Sul finire degli anni ’60, sotto la spinta dei movimenti studenteschi, il passato di Höhn viene infine a galla e l’accademia di Bad Harzburg comincia a perdere lustro. Nel 1971 esce un lungo articolo nel giornale socialdemocratico Vorwärts contro la “fucina delle élites” e il suo cuore nazista. Nel 1977 la RAF assassina Hanns Martin Schleyer, ex allievo di Höhn, a sua volta passato dalle SS alla guida della Confederazione tedesca degli imprenditori.
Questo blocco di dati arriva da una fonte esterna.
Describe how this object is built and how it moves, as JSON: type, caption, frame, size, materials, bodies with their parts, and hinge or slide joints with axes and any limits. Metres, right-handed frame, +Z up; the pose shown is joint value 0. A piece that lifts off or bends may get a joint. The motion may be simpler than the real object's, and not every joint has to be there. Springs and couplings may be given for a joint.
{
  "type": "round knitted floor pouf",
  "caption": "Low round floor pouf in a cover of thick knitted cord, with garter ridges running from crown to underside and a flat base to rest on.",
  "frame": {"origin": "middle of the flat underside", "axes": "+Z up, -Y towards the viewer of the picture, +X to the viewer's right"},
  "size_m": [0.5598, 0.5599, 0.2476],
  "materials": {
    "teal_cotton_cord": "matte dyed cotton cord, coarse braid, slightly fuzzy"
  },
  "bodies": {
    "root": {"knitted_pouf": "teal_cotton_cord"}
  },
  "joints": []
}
Il metodo di Bad Harzburg non ha però ancora esaurito la sua gittata: dopo il fallimento dichiarato nel 1989, una parte dell’Accademia si trasferisce in Russia, su iniziativa della collaboratrice di Höhn Gisela Böhme, per formare decine di migliaia di manager nell’ex Unione Sovietica. Höhn da parte sua continuerà a scrivere e ripubblicare le sue opere sul management e morirà nel 2000, poco prima di compiere 96 anni, celebrato dalle grandi testate della stampa tedesca che di lui salutano “il manager di genio, l’insegnante di talento e l’infaticabile ricercatore” (84).